The men concerned may claim a refund of the contributions for the last six years. When we come across cases of this kind we do everything we can to expedite a refund to the employers and the workers. While having every sympathy with those affected by the state of confusion which these judgments create I am helpless to do more than see that the attention of the Royal Commission has been drawn to the matter.

Sir A. CHAMBERLAIN

Without waiting for the legislation which may or may not follow the report of the Royal Commission is it not possible to secure that these men, if they cannot have the benefits for which they have paid, should be refunded their contributions not merely partially, but in full? I understand that their contributions if they are not continued for a year are not now refunded, or if their contributions have been made for more than six years then that part which was paid outside the immediate six years is not refunded. Cannot the Government, without any legislation, deal with the matter by a Vote of this House, if a vote is required, in order to repay these men money which ought never to have been collected from them; according to the judgment of the court, and for which they can receive no possible benefit?

Mr.
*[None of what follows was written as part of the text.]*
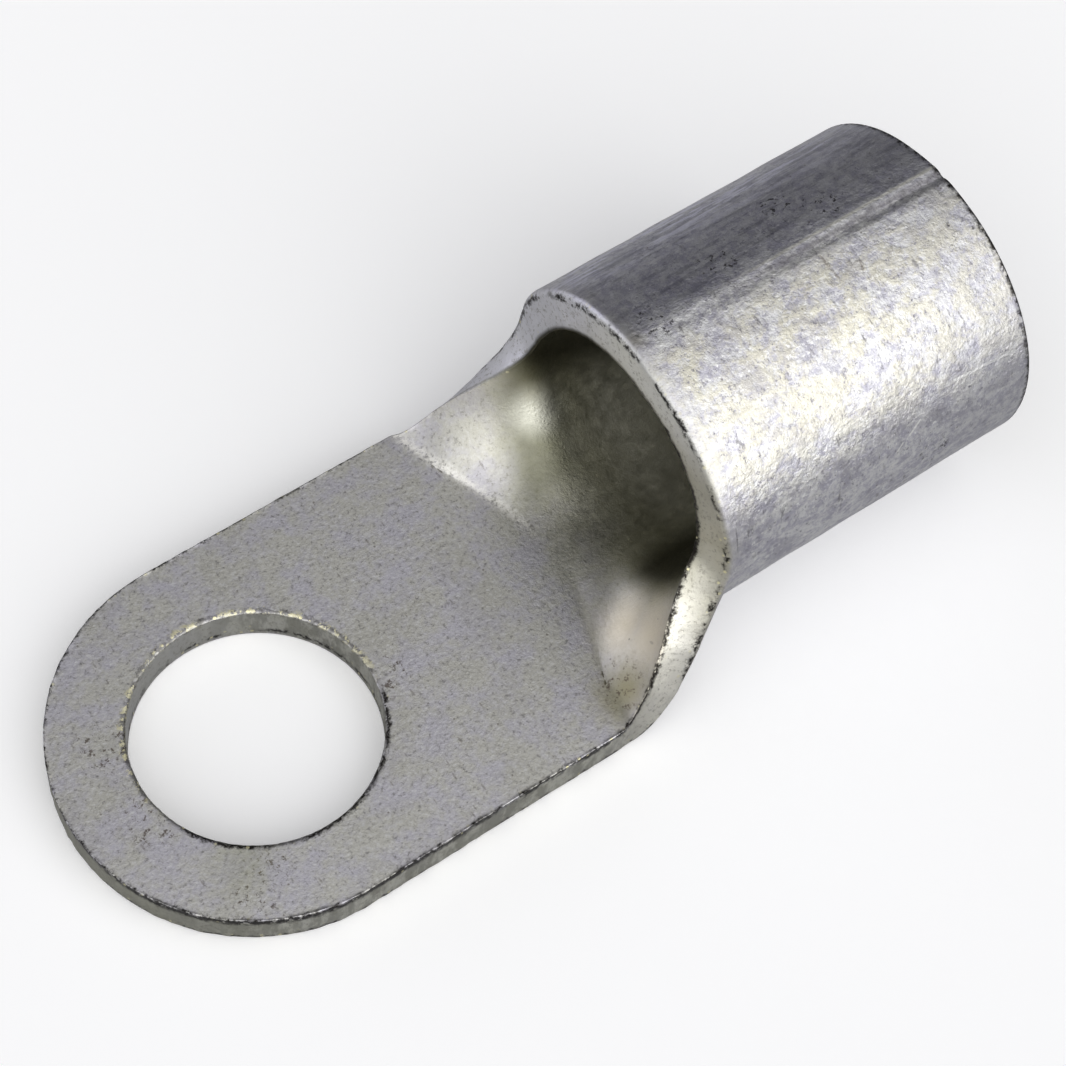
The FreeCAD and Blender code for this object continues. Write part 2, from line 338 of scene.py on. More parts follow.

HAYDAY

In the event of these stokers having served for four or five years in some other form of civilian employment that was insurable, does the fact that they have been in this employment for two years disqualify them from their previous qualification and alter their status?

Miss BONDFIELD

That is the law at the present time.

Sir A. CHAMBERLAIN

May I have an answer to my question?

Miss BONDFIELD

I will certainly look into that point, but the Regulations as they stand at present limit the power of refund. I will certainly look into that point.

Sir A. CHAMBERLAIN

Is not that an executive regulation which is not in the Statute itself?

Miss BONDFIELD

I will look into that point.

Adjourned accordingly at Twenty-eight Minutes after Eleven, o'Clock.